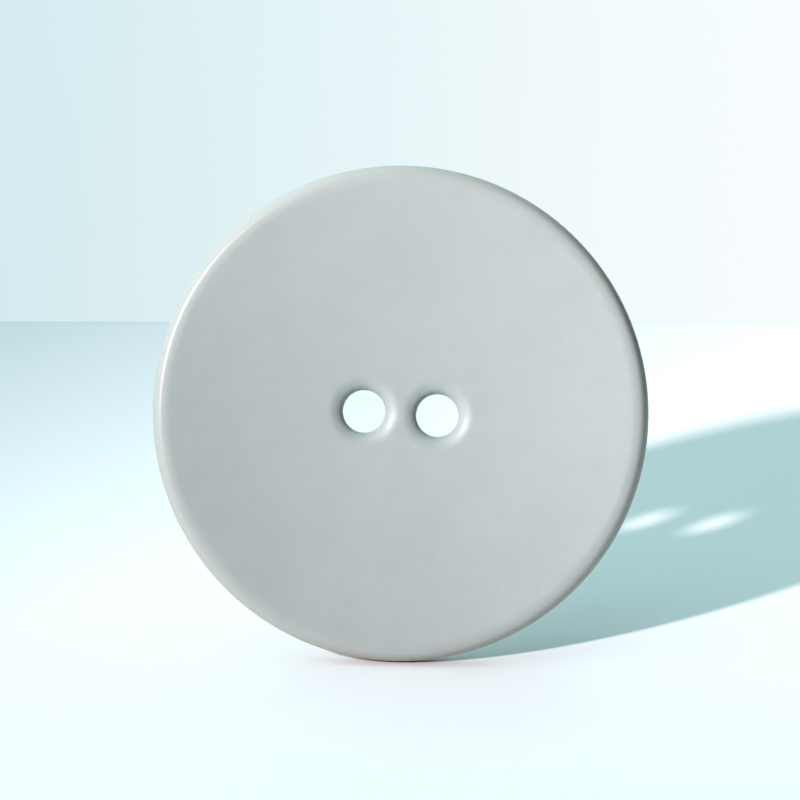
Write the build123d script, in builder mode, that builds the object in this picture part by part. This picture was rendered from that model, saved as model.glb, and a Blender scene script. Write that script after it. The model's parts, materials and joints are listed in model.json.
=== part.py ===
from build123d import *
import os
from math import cos, radians, sin, tan

# A flat sew-through coat button: one turned disc of plastic with a shallow dish on its front,
# a thin rolled rim, a gently domed back and two thread holes side by side.
#
# Millimetres, +Z up. The button stands on its edge with its front towards -Y and its axis along Y.
# The origin is the middle of the button, and the two holes lie along X on either side of it.

button_diameter = 28.0
thickness = 2.4  # from the crest of the rim to the flat seat on the back

dish_slope = 7.5  # degrees, where the dish meets the rim
rim_roll_radius = 1.8  # the gentle roll over the crest of the rim
crest_fall = 8.0  # degrees, how far the roll has turned down where the edge rounding begins
front_edge_radius = 0.46
edge_fall = 52.0  # degrees, how far the edge rounding has turned down where the fuller side begins
side_radius = 0.95

seat_diameter = 11.0  # the flat middle of the back
shoulder_slope = 13.0  # degrees, where the domed back meets the rounding of the rim
back_edge_radius = 0.65

hole_diameter = 2.4
hole_spacing = 4.15  # centre to centre
front_mouth_radius = 0.7  # rounding where a hole meets the dish
back_mouth_radius = 0.25

# The half section hangs straight down from the middle, clear of both holes. In it, X is the distance
# from the axis and Y is the depth from front to back.
section_plane = Plane((0, 0, 0), x_dir=(0, 0, -1), z_dir=(1, 0, 0))
button_radius = button_diameter / 2
front_y = -thickness / 2
back_y = thickness / 2
side_reach = side_radius * (1 - sin(radians(edge_fall)))
edge_reach = front_edge_radius * (sin(radians(edge_fall)) - sin(radians(crest_fall)))
crest_radius = button_radius - side_reach - edge_reach - rim_roll_radius * sin(radians(crest_fall))
dish_radius = crest_radius - rim_roll_radius * sin(radians(dish_slope))
dish_sphere_radius = dish_radius / sin(radians(dish_slope))
roll_height = rim_roll_radius * (1 - cos(radians(dish_slope)))
dish_depth = roll_height + dish_radius * tan(radians(dish_slope / 2))
dish_middle = (0, front_y + dish_depth)
shoulder_reach = button_radius - back_edge_radius * (1 - sin(radians(shoulder_slope))) - seat_diameter / 2
shoulder_radius = shoulder_reach / sin(radians(shoulder_slope))
shoulder_drop = shoulder_reach * tan(radians(shoulder_slope / 2))
side_end_y = back_y - shoulder_drop - back_edge_radius * cos(radians(shoulder_slope))

os.makedirs("parts", exist_ok=True)

with BuildPart() as button_body:
    # The disc is turned in one go, so every arc runs on from the last one at a tangent.
    with BuildSketch(section_plane) as half_section:
        with BuildLine() as outline:
            dish = JernArc(dish_middle, (1, 0), dish_sphere_radius, -dish_slope)
            rim_roll = JernArc(dish @ 1, dish % 1, rim_roll_radius, dish_slope + crest_fall)
            front_edge = JernArc(rim_roll @ 1, rim_roll % 1, front_edge_radius, edge_fall - crest_fall)
            full_side = JernArc(front_edge @ 1, front_edge % 1, side_radius, 90 - edge_fall)
            side = Line(full_side @ 1, (button_radius, side_end_y))
            back_edge = JernArc(side @ 1, side % 1, back_edge_radius, 90 - shoulder_slope)
            shoulder = JernArc(back_edge @ 1, back_edge % 1, shoulder_radius, shoulder_slope)
            Polyline(shoulder @ 1, (0, back_y), dish_middle)
        make_face()
    revolve(axis=Axis.Y)

    # Both thread holes are drilled from the back, then their mouths are rounded.
    with Locations(Plane((0, back_y, 0), x_dir=(1, 0, 0), z_dir=(0, 1, 0))):
        with GridLocations(hole_spacing, 0, 2, 1):
            Hole(hole_diameter / 2)
    hole_edges = button_body.edges(Select.LAST).sort_by(Axis.Y)
    fillet(hole_edges[:2], front_mouth_radius)
    fillet(hole_edges[-2:], back_mouth_radius)

button_body.part.label = "button_body"
export_step(button_body.part, "parts/button_body.step")
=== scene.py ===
import json
from math import atan2, copysign, cos, hypot, pi, radians, sin, sqrt

import bmesh
import bpy
from mathutils import Matrix, Vector


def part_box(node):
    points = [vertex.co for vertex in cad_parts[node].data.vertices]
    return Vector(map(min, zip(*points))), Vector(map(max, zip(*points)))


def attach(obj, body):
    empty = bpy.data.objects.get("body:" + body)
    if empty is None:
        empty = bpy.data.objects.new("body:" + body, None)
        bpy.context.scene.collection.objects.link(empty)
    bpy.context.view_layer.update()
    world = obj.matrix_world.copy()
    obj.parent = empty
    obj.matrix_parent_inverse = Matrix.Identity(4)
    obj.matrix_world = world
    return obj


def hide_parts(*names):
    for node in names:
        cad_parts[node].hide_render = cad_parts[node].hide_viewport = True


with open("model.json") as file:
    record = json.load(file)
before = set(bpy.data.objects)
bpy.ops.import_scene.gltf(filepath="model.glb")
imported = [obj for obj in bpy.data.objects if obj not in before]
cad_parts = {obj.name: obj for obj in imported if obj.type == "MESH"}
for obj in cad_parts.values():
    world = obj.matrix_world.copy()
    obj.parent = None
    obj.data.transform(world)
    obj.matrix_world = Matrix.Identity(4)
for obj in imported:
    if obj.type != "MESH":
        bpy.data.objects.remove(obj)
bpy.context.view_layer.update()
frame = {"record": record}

MM = 0.001

# ---------------------------------------------------------------------------------------------
# The button: one disc turned from solid-coloured polyester. The lathe leaves a shallow dish on
# the front, a rolled rim and a gently domed back, and two thread holes are drilled through.
# Tumbling with pumice softens every edge and leaves a satin skin, smoothest on the rim.
# ---------------------------------------------------------------------------------------------
low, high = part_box("button_body")
rim_radius = (high.z - low.z) / 2
front_y = low.y
back_y = high.y
thread_holes = [mount for mount in frame["record"]["mounts"] if mount["kind"] == "bore"]
hole_radius = thread_holes[0]["dims"]["r_mm"] * MM
hole_offset = max(mount["pos_m"][0] for mount in thread_holes)

dish_slope = radians(7.5)  # where the dish meets the rim
rim_roll_radius = 1.8 * MM
crest_fall = radians(8)  # how far the roll has turned down where the edge rounding begins
front_edge_radius = 0.46 * MM
edge_fall = radians(52)  # how far the edge rounding has turned down where the fuller side begins
side_radius = 0.95 * MM
back_edge_radius = 0.65 * MM
shoulder_slope = radians(13)  # where the domed back meets the rounding of the rim
seat_radius = 5.5 * MM  # the flat middle of the back
mouth_throat_radius = 0.6 * MM  # the tight rounding where a hole opens into the dish
throat_fall = radians(25)  # its slope where a slower roll carries on out
mouth_roll_radius = 1.2 * MM
back_mouth_radius = 0.25 * MM

side_reach = side_radius * (1 - sin(edge_fall))
edge_reach = front_edge_radius * (sin(edge_fall) - sin(crest_fall))
crest_radius = rim_radius - side_reach - edge_reach - rim_roll_radius * sin(crest_fall)
dish_radius = crest_radius - rim_roll_radius * sin(dish_slope)
dish_sphere_radius = dish_radius / sin(dish_slope)
dish_edge_y = front_y + rim_roll_radius * (1 - cos(dish_slope))
edge_centre_y = front_y + rim_roll_radius * (1 - cos(crest_fall)) + front_edge_radius * cos(crest_fall)
side_centre_y = edge_centre_y - front_edge_radius * cos(edge_fall) + side_radius * cos(edge_fall)
shoulder_reach = rim_radius - back_edge_radius * (1 - sin(shoulder_slope))
shoulder_radius = (shoulder_reach - seat_radius) / sin(shoulder_slope)
back_edge_y = back_y - shoulder_radius * (1 - cos(shoulder_slope)) - back_edge_radius * cos(shoulder_slope)
throat_reach = hole_radius + mouth_throat_radius * (1 - sin(throat_fall))
mouth_reach = throat_reach + mouth_roll_radius * sin(throat_fall)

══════

Quote the listing above from its first line to the line with "from math import cos, radians, sin, tan", inclusive, and add nothing.

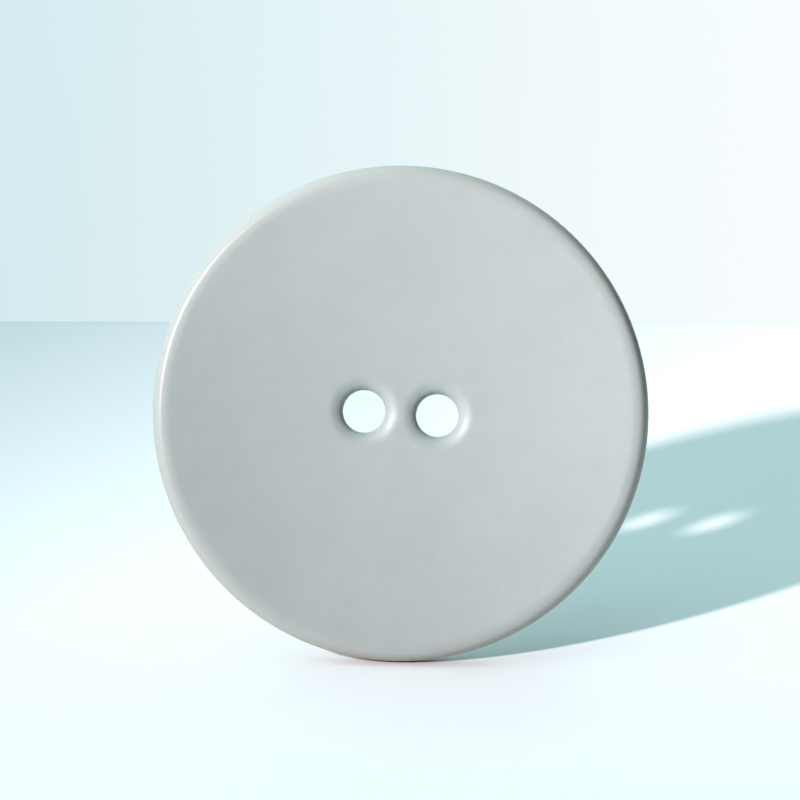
Write the build123d script, in builder mode, that builds the object in this picture part by part. This picture was rendered from that model, saved as model.glb, and a Blender scene script. Write that script after it. The model's parts, materials and joints are listed in model.json.
=== part.py ===
from build123d import *
import os
from math import cos, radians, sin, tan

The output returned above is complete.